Object modeling scripts
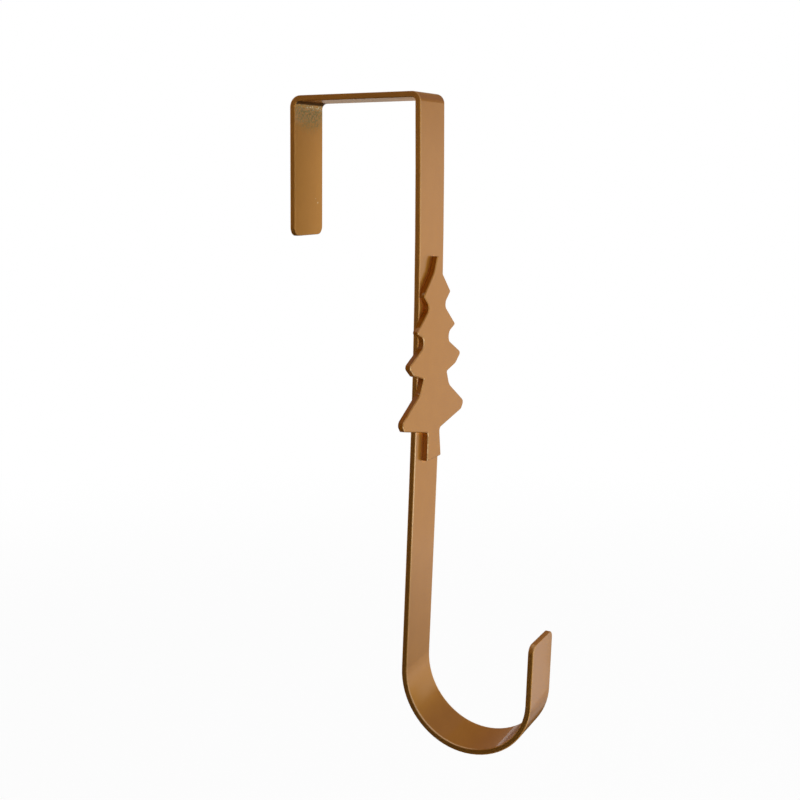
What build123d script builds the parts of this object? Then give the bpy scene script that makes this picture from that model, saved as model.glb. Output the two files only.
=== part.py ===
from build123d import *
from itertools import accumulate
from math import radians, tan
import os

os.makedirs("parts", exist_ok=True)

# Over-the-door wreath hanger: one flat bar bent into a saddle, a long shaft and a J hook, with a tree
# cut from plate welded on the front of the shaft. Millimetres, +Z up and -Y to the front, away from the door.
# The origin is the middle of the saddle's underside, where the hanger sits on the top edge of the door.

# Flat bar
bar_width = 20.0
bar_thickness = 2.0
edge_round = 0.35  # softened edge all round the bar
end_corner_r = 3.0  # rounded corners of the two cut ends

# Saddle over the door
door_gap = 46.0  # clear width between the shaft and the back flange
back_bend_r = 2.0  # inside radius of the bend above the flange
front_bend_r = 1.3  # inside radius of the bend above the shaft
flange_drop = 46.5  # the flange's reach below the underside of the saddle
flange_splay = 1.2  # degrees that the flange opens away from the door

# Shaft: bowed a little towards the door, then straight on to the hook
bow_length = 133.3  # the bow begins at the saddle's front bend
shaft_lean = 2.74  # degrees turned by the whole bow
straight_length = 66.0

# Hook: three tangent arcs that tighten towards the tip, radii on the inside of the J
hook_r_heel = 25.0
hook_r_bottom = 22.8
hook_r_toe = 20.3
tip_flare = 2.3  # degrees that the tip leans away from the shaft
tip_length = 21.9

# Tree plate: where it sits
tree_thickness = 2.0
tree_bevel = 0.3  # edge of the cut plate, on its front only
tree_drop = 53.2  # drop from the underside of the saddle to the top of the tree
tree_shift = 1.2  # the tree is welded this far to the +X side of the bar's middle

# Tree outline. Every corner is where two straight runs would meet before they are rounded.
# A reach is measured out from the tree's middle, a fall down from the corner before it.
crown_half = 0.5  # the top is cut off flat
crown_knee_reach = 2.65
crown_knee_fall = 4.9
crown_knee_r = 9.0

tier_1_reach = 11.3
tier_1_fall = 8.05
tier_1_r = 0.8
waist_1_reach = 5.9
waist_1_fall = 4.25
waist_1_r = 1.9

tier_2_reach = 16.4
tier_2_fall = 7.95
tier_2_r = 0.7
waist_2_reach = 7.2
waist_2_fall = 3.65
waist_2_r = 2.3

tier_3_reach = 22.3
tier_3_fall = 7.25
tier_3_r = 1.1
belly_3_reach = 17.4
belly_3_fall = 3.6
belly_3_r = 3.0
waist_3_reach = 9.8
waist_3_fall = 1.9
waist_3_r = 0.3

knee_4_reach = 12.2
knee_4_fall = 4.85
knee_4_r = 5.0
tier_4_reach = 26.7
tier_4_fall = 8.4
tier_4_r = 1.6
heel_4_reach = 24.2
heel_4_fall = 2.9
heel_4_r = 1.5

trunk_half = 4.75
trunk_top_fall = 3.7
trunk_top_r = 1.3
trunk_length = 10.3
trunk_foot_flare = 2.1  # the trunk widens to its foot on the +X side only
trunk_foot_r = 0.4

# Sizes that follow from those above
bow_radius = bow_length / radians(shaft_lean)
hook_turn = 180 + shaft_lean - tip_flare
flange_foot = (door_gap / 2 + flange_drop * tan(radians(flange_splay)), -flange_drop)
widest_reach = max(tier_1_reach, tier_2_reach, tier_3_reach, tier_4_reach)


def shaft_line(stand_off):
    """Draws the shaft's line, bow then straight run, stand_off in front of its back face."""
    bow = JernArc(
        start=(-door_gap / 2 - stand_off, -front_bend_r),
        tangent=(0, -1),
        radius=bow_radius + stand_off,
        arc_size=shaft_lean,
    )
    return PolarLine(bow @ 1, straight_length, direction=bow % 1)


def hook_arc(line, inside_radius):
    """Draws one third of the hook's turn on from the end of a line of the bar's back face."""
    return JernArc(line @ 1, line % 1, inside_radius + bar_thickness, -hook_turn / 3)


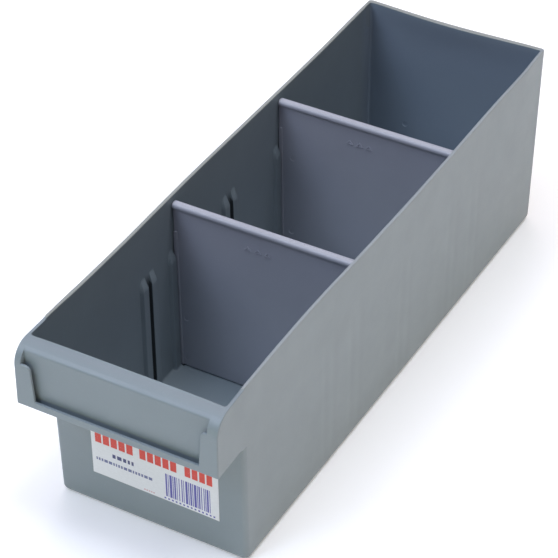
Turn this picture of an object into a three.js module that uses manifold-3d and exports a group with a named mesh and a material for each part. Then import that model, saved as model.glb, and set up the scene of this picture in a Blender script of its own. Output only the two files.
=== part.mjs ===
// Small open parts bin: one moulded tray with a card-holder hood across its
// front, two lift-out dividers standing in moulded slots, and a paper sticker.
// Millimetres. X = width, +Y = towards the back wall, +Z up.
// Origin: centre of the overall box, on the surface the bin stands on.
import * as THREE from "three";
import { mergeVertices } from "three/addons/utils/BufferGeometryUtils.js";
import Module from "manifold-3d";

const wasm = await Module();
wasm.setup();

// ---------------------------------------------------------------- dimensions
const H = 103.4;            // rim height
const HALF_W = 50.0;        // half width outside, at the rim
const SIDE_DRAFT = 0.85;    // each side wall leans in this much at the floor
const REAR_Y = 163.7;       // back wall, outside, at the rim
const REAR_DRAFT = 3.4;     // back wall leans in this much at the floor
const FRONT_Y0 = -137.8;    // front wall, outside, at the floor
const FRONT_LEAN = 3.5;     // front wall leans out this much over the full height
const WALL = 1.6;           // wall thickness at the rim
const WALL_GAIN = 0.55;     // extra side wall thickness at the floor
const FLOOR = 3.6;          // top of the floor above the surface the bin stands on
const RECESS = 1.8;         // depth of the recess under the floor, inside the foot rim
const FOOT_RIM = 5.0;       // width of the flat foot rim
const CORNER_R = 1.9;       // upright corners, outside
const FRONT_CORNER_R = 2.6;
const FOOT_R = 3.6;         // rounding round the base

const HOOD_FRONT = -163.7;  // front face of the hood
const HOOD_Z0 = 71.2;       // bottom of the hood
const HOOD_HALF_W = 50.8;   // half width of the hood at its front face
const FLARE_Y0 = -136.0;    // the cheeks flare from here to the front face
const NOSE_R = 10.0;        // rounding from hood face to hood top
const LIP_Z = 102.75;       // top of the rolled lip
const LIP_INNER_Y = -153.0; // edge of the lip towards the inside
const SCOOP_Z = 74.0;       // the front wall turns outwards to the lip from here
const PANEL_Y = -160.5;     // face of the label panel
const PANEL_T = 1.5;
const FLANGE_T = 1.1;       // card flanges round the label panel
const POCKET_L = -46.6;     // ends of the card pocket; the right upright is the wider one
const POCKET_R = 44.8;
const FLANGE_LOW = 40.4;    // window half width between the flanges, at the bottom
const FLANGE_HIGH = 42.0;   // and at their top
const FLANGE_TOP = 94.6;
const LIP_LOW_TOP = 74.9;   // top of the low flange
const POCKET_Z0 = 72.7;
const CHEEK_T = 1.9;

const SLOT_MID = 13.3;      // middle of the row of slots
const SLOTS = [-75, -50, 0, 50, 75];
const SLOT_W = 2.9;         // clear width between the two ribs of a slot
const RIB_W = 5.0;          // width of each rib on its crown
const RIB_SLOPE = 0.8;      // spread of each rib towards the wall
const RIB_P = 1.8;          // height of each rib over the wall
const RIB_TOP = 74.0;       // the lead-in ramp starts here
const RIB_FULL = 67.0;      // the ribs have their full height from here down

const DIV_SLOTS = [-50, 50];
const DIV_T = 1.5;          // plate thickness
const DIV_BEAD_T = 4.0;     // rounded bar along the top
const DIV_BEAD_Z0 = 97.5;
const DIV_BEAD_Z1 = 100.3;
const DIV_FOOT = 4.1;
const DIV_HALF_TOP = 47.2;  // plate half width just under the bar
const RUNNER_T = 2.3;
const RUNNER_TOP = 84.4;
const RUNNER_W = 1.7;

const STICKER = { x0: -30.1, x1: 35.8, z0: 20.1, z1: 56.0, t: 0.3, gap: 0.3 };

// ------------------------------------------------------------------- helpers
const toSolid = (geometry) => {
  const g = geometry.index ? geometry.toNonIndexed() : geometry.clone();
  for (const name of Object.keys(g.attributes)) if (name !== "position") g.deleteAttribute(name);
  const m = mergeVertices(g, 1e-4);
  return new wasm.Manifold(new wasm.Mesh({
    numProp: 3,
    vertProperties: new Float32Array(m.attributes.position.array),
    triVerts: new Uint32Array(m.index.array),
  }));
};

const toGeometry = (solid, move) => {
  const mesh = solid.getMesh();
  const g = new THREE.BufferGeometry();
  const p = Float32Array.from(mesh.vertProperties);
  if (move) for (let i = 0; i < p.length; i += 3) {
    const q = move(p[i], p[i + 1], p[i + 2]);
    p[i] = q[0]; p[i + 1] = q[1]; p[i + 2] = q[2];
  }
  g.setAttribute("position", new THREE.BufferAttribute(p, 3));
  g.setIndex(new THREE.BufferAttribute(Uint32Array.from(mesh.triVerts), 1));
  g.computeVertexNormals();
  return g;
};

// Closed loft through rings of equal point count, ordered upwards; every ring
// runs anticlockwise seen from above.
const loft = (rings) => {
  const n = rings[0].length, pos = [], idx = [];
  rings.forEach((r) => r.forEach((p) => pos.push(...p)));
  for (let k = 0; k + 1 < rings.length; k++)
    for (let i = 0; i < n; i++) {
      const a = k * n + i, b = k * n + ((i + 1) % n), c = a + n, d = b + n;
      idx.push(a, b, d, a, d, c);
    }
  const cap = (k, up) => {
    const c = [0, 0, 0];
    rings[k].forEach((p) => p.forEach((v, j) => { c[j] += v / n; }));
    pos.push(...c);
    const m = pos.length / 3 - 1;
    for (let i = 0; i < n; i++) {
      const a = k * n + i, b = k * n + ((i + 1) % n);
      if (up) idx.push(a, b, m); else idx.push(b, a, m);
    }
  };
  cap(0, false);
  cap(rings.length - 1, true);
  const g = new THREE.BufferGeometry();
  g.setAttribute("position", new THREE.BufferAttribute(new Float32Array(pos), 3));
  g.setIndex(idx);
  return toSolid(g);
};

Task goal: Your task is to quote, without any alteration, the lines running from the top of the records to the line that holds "flange_splay = 1.2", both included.

Result for this exercise:
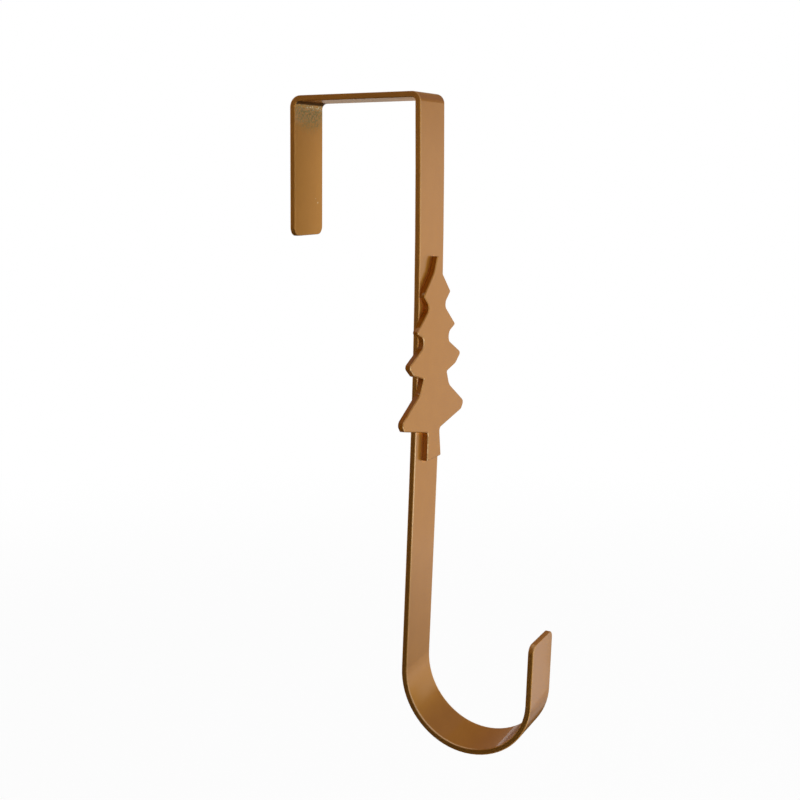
What build123d script builds the parts of this object? Then give the bpy scene script that makes this picture from that model, saved as model.glb. Output the two files only.
=== part.py ===
from build123d import *
from itertools import accumulate
from math import radians, tan
import os

os.makedirs("parts", exist_ok=True)

# Over-the-door wreath hanger: one flat bar bent into a saddle, a long shaft and a J hook, with a tree
# cut from plate welded on the front of the shaft. Millimetres, +Z up and -Y to the front, away from the door.
# The origin is the middle of the saddle's underside, where the hanger sits on the top edge of the door.

# Flat bar
bar_width = 20.0
bar_thickness = 2.0
edge_round = 0.35  # softened edge all round the bar
end_corner_r = 3.0  # rounded corners of the two cut ends

# Saddle over the door
door_gap = 46.0  # clear width between the shaft and the back flange
back_bend_r = 2.0  # inside radius of the bend above the flange
front_bend_r = 1.3  # inside radius of the bend above the shaft
flange_drop = 46.5  # the flange's reach below the underside of the saddle
flange_splay = 1.2  # degrees that the flange opens away from the door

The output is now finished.